If you have experienced failure, Jesus is not condemning you, “Who is he who condemns? It is Christ who died, and furthermore is also risen, who is even at the right hand of God, who also makes intercession for us” (Romans 8:34). Jesus hasn’t forgotten you. He’s even now looking for you.
It was approximately fifty days later that Peter preached the first gospel message on the day of Pentecost and 3,000 people were saved, and the eleven stood with him in full support (Acts 2:14). We all “were like sheep going astray, but have now returned to the Shepherd and Overseer of your souls” (1 Peter 2:25). Let’s search for, encourage and restore the fallen and broken among us. We never know what they may accomplish for the glory of God!

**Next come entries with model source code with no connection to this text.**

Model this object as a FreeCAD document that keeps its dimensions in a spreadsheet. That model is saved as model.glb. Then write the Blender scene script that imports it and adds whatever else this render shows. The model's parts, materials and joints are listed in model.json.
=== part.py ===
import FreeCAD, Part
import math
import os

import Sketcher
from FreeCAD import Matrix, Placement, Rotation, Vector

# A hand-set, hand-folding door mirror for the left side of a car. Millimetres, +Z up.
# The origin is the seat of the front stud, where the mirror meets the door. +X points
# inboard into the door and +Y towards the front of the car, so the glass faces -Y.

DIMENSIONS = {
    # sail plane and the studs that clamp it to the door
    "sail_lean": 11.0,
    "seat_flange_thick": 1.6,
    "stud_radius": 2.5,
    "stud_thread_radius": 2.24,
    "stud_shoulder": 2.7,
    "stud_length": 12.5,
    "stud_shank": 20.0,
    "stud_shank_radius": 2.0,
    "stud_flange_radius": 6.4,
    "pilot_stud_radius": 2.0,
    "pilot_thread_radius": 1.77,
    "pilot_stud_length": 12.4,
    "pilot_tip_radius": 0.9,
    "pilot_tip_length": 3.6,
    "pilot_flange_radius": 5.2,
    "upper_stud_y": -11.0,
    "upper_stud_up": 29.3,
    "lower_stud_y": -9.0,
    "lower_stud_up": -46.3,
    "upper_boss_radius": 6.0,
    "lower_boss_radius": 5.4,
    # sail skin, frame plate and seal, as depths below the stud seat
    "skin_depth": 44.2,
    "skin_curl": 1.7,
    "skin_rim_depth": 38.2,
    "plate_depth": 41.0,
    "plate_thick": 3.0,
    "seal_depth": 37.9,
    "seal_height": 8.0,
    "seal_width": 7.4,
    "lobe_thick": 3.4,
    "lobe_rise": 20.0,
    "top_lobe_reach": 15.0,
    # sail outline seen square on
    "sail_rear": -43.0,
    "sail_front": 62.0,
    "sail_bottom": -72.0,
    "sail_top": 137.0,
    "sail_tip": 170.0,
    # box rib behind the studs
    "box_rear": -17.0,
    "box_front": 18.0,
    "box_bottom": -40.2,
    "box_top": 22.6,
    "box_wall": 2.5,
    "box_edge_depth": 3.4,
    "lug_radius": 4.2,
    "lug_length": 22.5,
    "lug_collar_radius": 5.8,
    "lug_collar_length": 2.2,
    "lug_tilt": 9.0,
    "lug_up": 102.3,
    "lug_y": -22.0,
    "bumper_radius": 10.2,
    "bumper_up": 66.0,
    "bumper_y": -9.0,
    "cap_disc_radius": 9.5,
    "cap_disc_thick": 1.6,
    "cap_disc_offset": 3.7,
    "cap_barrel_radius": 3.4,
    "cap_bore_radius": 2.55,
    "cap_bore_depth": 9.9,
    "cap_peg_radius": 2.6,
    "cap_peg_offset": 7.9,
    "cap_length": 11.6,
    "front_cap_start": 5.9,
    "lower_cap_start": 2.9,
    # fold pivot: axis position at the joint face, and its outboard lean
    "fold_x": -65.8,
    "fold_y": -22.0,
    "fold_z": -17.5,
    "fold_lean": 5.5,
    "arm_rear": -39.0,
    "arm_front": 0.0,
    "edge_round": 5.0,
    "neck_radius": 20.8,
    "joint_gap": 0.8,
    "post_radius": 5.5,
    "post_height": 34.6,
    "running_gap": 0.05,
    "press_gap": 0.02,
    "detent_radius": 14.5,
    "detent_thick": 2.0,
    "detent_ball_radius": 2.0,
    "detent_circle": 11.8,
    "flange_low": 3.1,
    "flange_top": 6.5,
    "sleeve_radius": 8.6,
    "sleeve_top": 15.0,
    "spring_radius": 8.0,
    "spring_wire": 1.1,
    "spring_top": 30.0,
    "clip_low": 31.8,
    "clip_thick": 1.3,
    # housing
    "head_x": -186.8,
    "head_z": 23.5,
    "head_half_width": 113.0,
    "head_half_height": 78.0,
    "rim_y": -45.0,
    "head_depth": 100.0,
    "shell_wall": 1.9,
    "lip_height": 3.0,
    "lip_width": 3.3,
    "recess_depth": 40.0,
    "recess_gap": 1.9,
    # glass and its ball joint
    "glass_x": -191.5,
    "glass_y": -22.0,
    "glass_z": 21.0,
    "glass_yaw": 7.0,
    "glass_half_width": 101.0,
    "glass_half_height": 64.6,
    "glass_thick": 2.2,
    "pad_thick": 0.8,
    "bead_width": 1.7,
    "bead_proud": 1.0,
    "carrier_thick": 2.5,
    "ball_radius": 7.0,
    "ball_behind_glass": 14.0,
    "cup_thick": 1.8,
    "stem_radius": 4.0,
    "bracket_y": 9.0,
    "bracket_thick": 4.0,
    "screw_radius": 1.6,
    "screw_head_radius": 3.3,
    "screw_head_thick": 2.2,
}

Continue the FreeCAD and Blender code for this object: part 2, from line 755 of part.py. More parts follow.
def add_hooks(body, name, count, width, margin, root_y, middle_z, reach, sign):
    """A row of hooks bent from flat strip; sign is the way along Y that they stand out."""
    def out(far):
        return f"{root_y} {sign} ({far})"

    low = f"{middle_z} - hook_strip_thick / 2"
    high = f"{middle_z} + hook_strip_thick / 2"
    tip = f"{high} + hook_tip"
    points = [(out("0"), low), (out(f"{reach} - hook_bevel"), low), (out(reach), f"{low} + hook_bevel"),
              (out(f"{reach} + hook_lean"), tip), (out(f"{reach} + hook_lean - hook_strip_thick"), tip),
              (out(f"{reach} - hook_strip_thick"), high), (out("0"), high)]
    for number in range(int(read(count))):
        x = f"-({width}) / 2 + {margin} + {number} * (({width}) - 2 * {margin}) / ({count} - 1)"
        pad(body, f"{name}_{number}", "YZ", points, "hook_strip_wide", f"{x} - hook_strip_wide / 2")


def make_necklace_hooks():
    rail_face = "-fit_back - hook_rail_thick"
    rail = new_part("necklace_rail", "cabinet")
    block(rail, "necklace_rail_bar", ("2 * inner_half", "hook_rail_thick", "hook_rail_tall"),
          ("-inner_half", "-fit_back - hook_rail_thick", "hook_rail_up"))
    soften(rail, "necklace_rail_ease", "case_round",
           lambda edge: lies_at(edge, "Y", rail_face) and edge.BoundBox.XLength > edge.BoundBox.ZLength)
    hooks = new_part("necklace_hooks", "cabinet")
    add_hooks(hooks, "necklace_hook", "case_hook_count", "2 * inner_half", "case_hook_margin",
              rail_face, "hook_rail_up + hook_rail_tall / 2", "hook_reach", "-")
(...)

8. A Successful Conclusion
As you look to Jesus, God promises to bring you through to a successful conclusion. The writer of Hebrews says, “Looking unto Jesus the author and finisher of our faith” (Hebrews 12:2). “Looking unto” means to look away from other things and to fix our eyes on Jesus. There are many things vying for our attention, but we must turn our eyes away from them and fix our sights steadfastly on Jesus. He began our faith (Roman 12:3), and will finish it. Paul wrote, “Being confident of this very thing, that He which hath begun a good work in you will perform it” (Philippians 1:6). “He who calls you is faithful, who also will do it” (1 Thessalonians 5:24).
No mater what you are facing, He is faithful to finish what He began, and all He has called you to. The good news is, it doesn’t depend on us. He is the author and finisher of our faith. We are merely co-laborers together with Him (1 Corinthians 3:9).
Let’s fix our eyes on Jesus this Easter, the following year and beyond – until He returns. He is our blessed hope, our redemption (deliverer), victory in the battle, and He will bring us through to a successful conclusion. When everything is coming against us let’s look up, lift up our heads, and fix our gaze upon Jesus. He alone brings hope and victory. “Now the God of hope fill you with all joy and peace in believing, that you may abound in hope, through the power of the Holy Ghost” (Romans 15:13).